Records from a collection
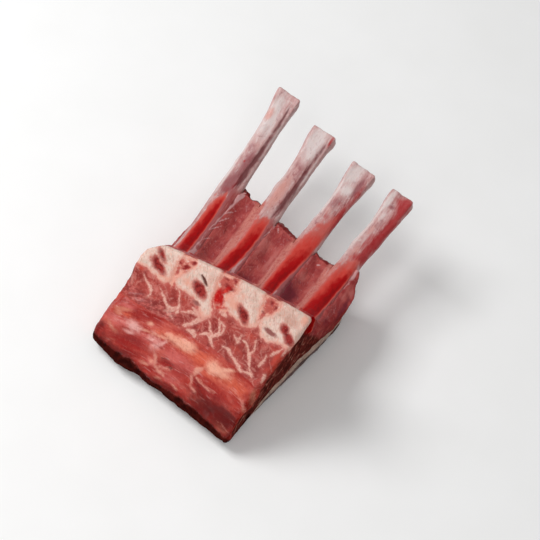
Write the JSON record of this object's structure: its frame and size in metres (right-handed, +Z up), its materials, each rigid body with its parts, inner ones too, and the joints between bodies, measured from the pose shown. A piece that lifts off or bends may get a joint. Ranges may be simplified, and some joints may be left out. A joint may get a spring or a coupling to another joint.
{
  "type": "raw rack of lamb",
  "caption": "Raw frenched rack of lamb: scraped rib bones on sawn backbone, with loin meat, a fat layer and a thin cap muscle, lying rib side up.",
  "frame": {"origin": "bottom centre of the bounding box, on the surface that the rack lies on", "axes": "+X along the backbone, +Y along the ribs towards their tips, +Z up, out of the rib cage side"},
  "size_m": [0.0994, 0.1666, 0.0594],
  "materials": {
    "meat": "moist raw red muscle with pale fat seams",
    "fat": "soft waxy fat, cream to greyish pink",
    "cap_muscle": "moist dark red muscle",
    "rib_bone": "moist bone, greyish white stained pink and red",
    "sawn_bone": "sawn bone, cream with red marrow"
  },
  "bodies": {
    "root": {"meat": "meat", "fat_layer": "fat", "cap_muscle": "cap_muscle", "rib_1": "rib_bone", "rib_2": "rib_bone", "rib_3": "rib_bone", "rib_4": "rib_bone", "vertebra_1": "sawn_bone", "vertebra_2": "sawn_bone", "vertebra_3": "sawn_bone", "vertebra_4": "sawn_bone"}
  },
  "joints": []
}
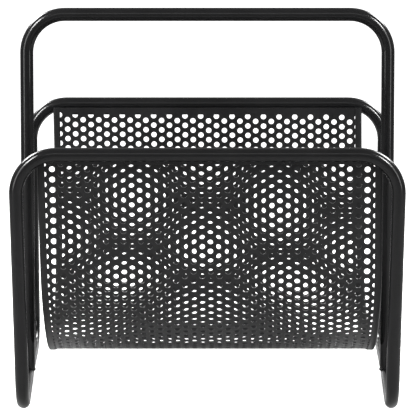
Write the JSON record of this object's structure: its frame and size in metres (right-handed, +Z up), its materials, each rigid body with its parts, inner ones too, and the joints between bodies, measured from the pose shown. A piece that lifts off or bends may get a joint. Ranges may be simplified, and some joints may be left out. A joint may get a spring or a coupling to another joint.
{
  "type": "magazine rack",
  "caption": "Free-standing magazine rack: bent steel tube hoops with a carrying handle and a curved sling of perforated sheet between them.",
  "frame": {"origin": "on the floor, under the middle of the rack", "axes": "+X to the right seen from the front, +Y towards the back, +Z up; the front rail faces -Y"},
  "size_m": [0.3732, 0.299, 0.367],
  "materials": {
    "tube_coat": "satin black powder coat on bent steel tube",
    "sheet_coat": "satin black powder coat on thin perforated steel sheet",
    "weld_coat": "black powder coat over an uneven weld bead",
    "sleeve_steel": "bare steel, hidden inside the runners",
    "floor_pad": "matt grey rubber"
  },
  "bodies": {
    "root": {"front_hoop": "tube_coat", "back_hoop": "tube_coat", "handle_hoop": "tube_coat", "joint_sleeve_left": "sleeve_steel", "joint_sleeve_right": "sleeve_steel", "handle_foot_weld_left": "weld_coat", "handle_foot_weld_right": "weld_coat", "sling_sheet": "sheet_coat", "edge_trim_left": "sheet_coat", "edge_trim_right": "sheet_coat", "top_strip_front": "sheet_coat", "top_strip_back": "sheet_coat", "tack_weld_front_1": "weld_coat", "tack_weld_front_2": "weld_coat", "tack_weld_front_3": "weld_coat", "tack_weld_front_4": "weld_coat", "tack_weld_front_5": "weld_coat", "tack_weld_back_1": "weld_coat", "tack_weld_back_2": "weld_coat", "tack_weld_back_3": "weld_coat", "tack_weld_back_4": "weld_coat", "tack_weld_back_5": "weld_coat", "foot_pad_front_left": "floor_pad", "foot_pad_front_right": "floor_pad", "foot_pad_back_left": "floor_pad", "foot_pad_back_right": "floor_pad"}
  },
  "joints": []
}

*Objective:* Copy all of the data. Keep every word exactly as it is.

*Expected answer:*
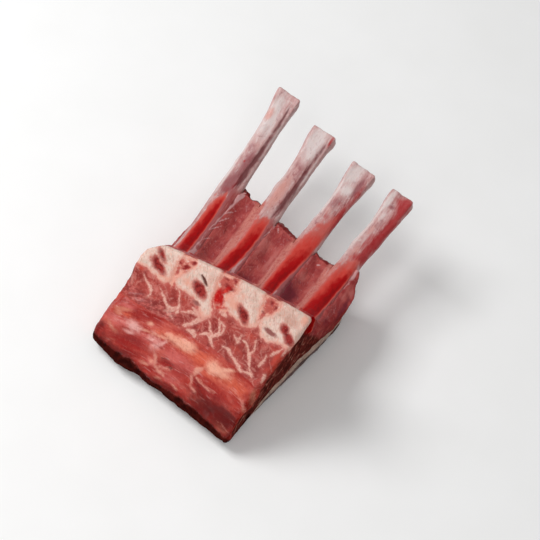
Write the JSON record of this object's structure: its frame and size in metres (right-handed, +Z up), its materials, each rigid body with its parts, inner ones too, and the joints between bodies, measured from the pose shown. A piece that lifts off or bends may get a joint. Ranges may be simplified, and some joints may be left out. A joint may get a spring or a coupling to another joint.
{
  "type": "raw rack of lamb",
  "caption": "Raw frenched rack of lamb: scraped rib bones on sawn backbone, with loin meat, a fat layer and a thin cap muscle, lying rib side up.",
  "frame": {"origin": "bottom centre of the bounding box, on the surface that the rack lies on", "axes": "+X along the backbone, +Y along the ribs towards their tips, +Z up, out of the rib cage side"},
  "size_m": [0.0994, 0.1666, 0.0594],
  "materials": {
    "meat": "moist raw red muscle with pale fat seams",
    "fat": "soft waxy fat, cream to greyish pink",
    "cap_muscle": "moist dark red muscle",
    "rib_bone": "moist bone, greyish white stained pink and red",
    "sawn_bone": "sawn bone, cream with red marrow"
  },
  "bodies": {
    "root": {"meat": "meat", "fat_layer": "fat", "cap_muscle": "cap_muscle", "rib_1": "rib_bone", "rib_2": "rib_bone", "rib_3": "rib_bone", "rib_4": "rib_bone", "vertebra_1": "sawn_bone", "vertebra_2": "sawn_bone", "vertebra_3": "sawn_bone", "vertebra_4": "sawn_bone"}
  },
  "joints": []
}
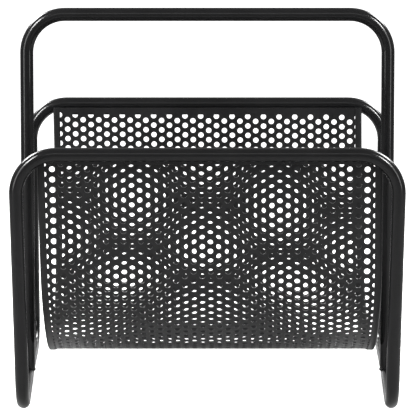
Write the JSON record of this object's structure: its frame and size in metres (right-handed, +Z up), its materials, each rigid body with its parts, inner ones too, and the joints between bodies, measured from the pose shown. A piece that lifts off or bends may get a joint. Ranges may be simplified, and some joints may be left out. A joint may get a spring or a coupling to another joint.
{
  "type": "magazine rack",
  "caption": "Free-standing magazine rack: bent steel tube hoops with a carrying handle and a curved sling of perforated sheet between them.",
  "frame": {"origin": "on the floor, under the middle of the rack", "axes": "+X to the right seen from the front, +Y towards the back, +Z up; the front rail faces -Y"},
  "size_m": [0.3732, 0.299, 0.367],
  "materials": {
    "tube_coat": "satin black powder coat on bent steel tube",
    "sheet_coat": "satin black powder coat on thin perforated steel sheet",
    "weld_coat": "black powder coat over an uneven weld bead",
    "sleeve_steel": "bare steel, hidden inside the runners",
    "floor_pad": "matt grey rubber"
  },
  "bodies": {
    "root": {"front_hoop": "tube_coat", "back_hoop": "tube_coat", "handle_hoop": "tube_coat", "joint_sleeve_left": "sleeve_steel", "joint_sleeve_right": "sleeve_steel", "handle_foot_weld_left": "weld_coat", "handle_foot_weld_right": "weld_coat", "sling_sheet": "sheet_coat", "edge_trim_left": "sheet_coat", "edge_trim_right": "sheet_coat", "top_strip_front": "sheet_coat", "top_strip_back": "sheet_coat", "tack_weld_front_1": "weld_coat", "tack_weld_front_2": "weld_coat", "tack_weld_front_3": "weld_coat", "tack_weld_front_4": "weld_coat", "tack_weld_front_5": "weld_coat", "tack_weld_back_1": "weld_coat", "tack_weld_back_2": "weld_coat", "tack_weld_back_3": "weld_coat", "tack_weld_back_4": "weld_coat", "tack_weld_back_5": "weld_coat", "foot_pad_front_left": "floor_pad", "foot_pad_front_right": "floor_pad", "foot_pad_back_left": "floor_pad", "foot_pad_back_right": "floor_pad"}
  },
  "joints": []
}